Here, in contrast, we find no indication that the restitution fines imposed upon execution of the prison sentence were anything other than reiterations of the restitution fines imposed as conditions of probation.
As the appellant, defendant has the duty to show error by an adequate record. (Null v. City of Los Angeles (1988) 206 Cal.App.3d 1528, 1532.) With respect to the restitution fines, he has not done so. In any event, this opinion authoritatively construes the fines as reiterations of the earlier fines, and we shall direct the trial court to correct the abstract of judgment to so reflect. Thus, there is no danger that defendant will be compelled to make duplicative payments for a single fine.

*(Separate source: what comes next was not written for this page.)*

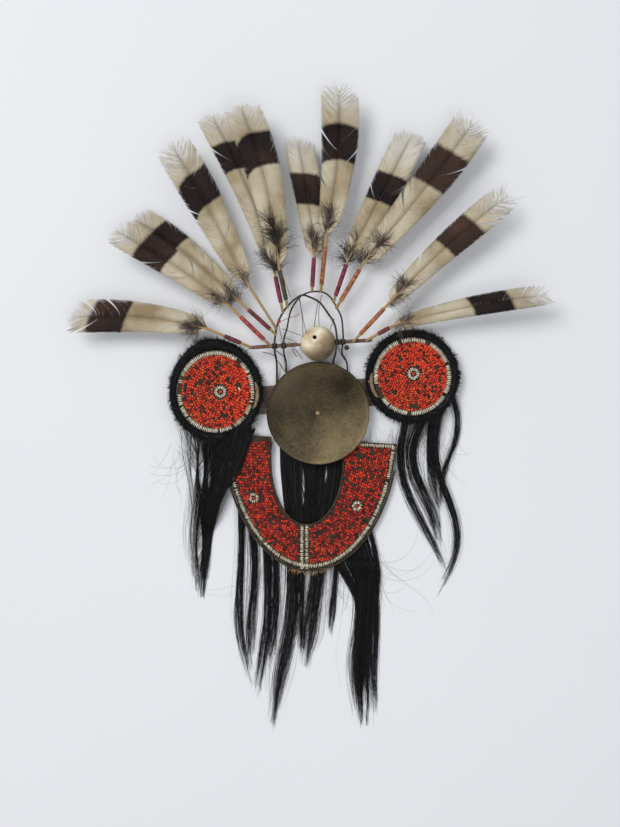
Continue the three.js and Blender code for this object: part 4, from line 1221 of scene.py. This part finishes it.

Defendant claims the trial court imposed a "$600 restitution fine pursuant to Penal Code section 1202.4, subdivision (b)," at least as to the 2007 case. Unfortunately, he does not explain how he arrived at the $600 figure.
We thus deduce that, per the abstract of judgment, the $600 figure represents a $200 restitution fine under Penal Code section 1202.4, an unstayed $200 probation revocation fine under Penal Code section 1202.44, and a stayed $200 parole revocation fine under Penal Code section 1202.45. Because each of these $200 fines was authorized by the relevant statute, we find no error.
Criminal Conviction Assessment
Defendant contends, and the People concede, the $30 criminal conviction assessments must be stricken because the governing statute, Government Code section 70373, does not apply to convictions, whether by plea or jury verdict, that occurred prior to its January 1, 2009, effective date. We accept the People's concession and order the assessments stricken. (People v. Davis (2010) 185 Cal.App.4th 998, 1000-1001.)
The judgment is modified by striking the $30 criminal conviction assessments in each case. As so modified, the judgment is affirmed. The trial court is directed to prepare an amended abstract of judgment, omitting the criminal conviction assessments and confirming the previously imposed restitution fines, and to forward a certified copy to the Department of Corrections and Rehabilitation.
We concur: BLEASE , Acting P. J. DUARTE , J.